● **Request**:
Nothing before the line containing "bpy.data.objects.remove(obj)" belongs in the answer; quote that line and all lines after it through the end of the material, word for word.

[BEGIN Data excerpt]

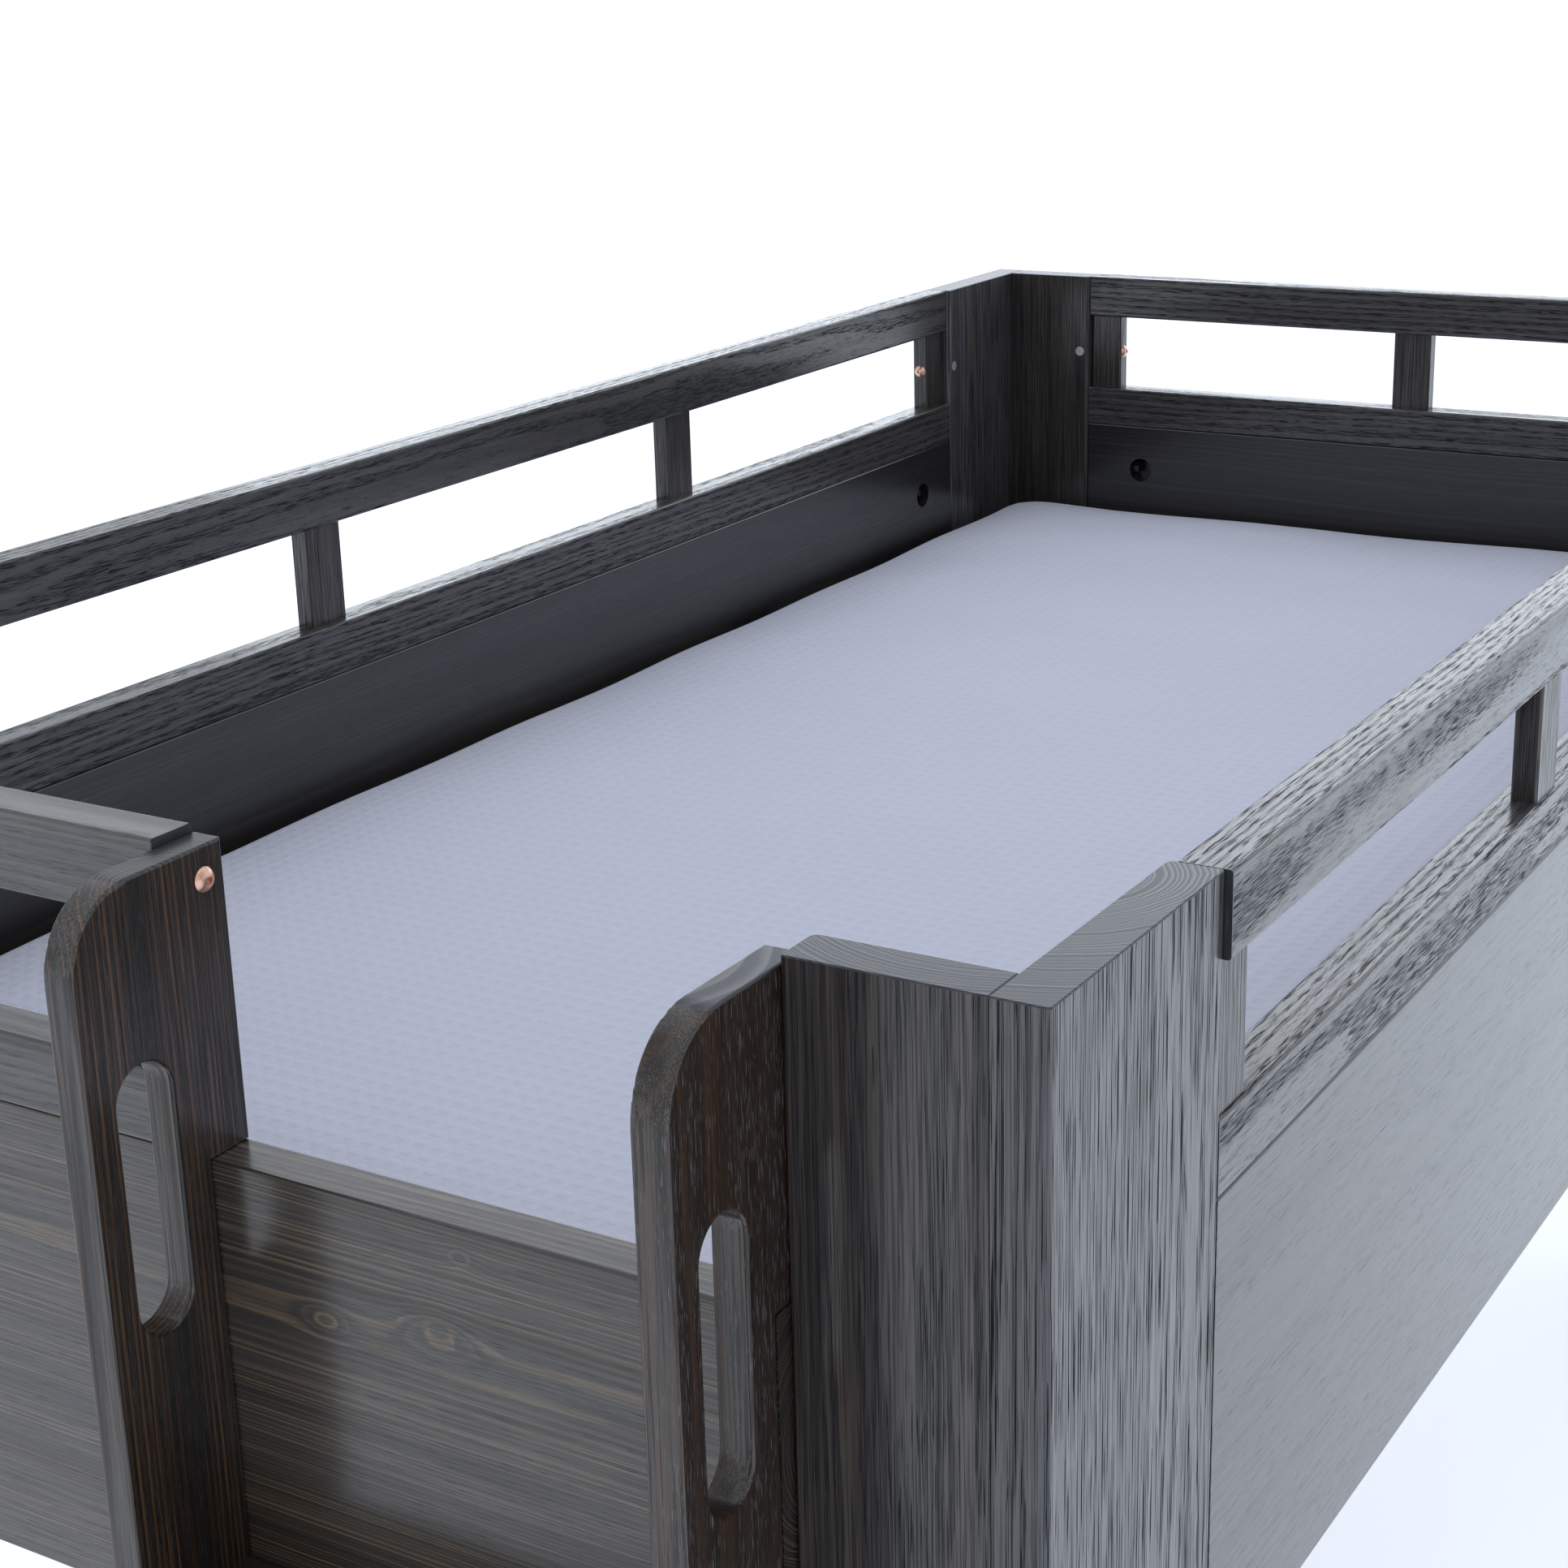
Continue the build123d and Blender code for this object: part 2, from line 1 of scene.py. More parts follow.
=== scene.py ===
"""Looks of the mid sleeper bed: stained boards, copper bolts, slatted base and mattress."""
import logging
import math
import random
from dataclasses import dataclass, field, replace
from enum import Enum
from typing import Any, Callable, Optional, Sequence, Union

import bmesh
import bpy
from bmesh.types import BMesh, BMVert
from bpy.types import Material, Mesh, Node, NodeSocket, NodeTree, Object
from mathutils import Euler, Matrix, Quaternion, Vector


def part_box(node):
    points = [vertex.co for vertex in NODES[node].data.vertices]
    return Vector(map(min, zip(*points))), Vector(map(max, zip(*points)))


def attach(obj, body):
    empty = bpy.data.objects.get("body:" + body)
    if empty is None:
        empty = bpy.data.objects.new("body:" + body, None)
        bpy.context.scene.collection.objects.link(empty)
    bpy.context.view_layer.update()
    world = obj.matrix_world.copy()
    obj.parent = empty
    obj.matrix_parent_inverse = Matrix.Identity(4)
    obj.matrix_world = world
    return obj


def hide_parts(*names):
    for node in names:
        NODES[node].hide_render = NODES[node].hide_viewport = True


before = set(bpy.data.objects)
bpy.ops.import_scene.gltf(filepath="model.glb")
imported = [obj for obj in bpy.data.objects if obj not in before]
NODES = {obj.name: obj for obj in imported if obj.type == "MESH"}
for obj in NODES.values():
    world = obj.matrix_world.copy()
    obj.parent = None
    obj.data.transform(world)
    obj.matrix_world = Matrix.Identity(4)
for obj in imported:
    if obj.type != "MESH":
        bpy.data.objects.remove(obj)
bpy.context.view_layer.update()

MM = 0.001
TURN = 2 * math.pi
ZERO = (0.0, 0.0, 0.0)
LOG = logging.getLogger("mid_sleeper_bed")

Colour = tuple[float, float, float, float]
Triple = tuple[float, float, float]
Pair = tuple[float, float]
Radius = Union[float, Callable[[float], float]]
Rows = list[tuple[Radius, float]]
Inputs = dict[Any, Any]


class Grain(Enum):
    """Direction that the grain of a board runs in, as the turn that brings it to Z."""

    ACROSS = (0.0, -math.pi / 2, 0.0)
    ALONG = (math.pi / 2, 0.0, 0.0)
    UP = ZERO

    def turned(self, way: Vector) -> Vector:
        """Turn a vector of the bed into the frame whose Z follows the grain."""
        return Euler(self.value).to_matrix() @ way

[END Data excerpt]

● **Result of the task**:
        bpy.data.objects.remove(obj)
bpy.context.view_layer.update()

MM = 0.001
TURN = 2 * math.pi
ZERO = (0.0, 0.0, 0.0)
LOG = logging.getLogger("mid_sleeper_bed")

Colour = tuple[float, float, float, float]
Triple = tuple[float, float, float]
Pair = tuple[float, float]
Radius = Union[float, Callable[[float], float]]
Rows = list[tuple[Radius, float]]
Inputs = dict[Any, Any]


class Grain(Enum):
    """Direction that the grain of a board runs in, as the turn that brings it to Z."""

    ACROSS = (0.0, -math.pi / 2, 0.0)
    ALONG = (math.pi / 2, 0.0, 0.0)
    UP = ZERO

    def turned(self, way: Vector) -> Vector:
        """Turn a vector of the bed into the frame whose Z follows the grain."""
        return Euler(self.value).to_matrix() @ way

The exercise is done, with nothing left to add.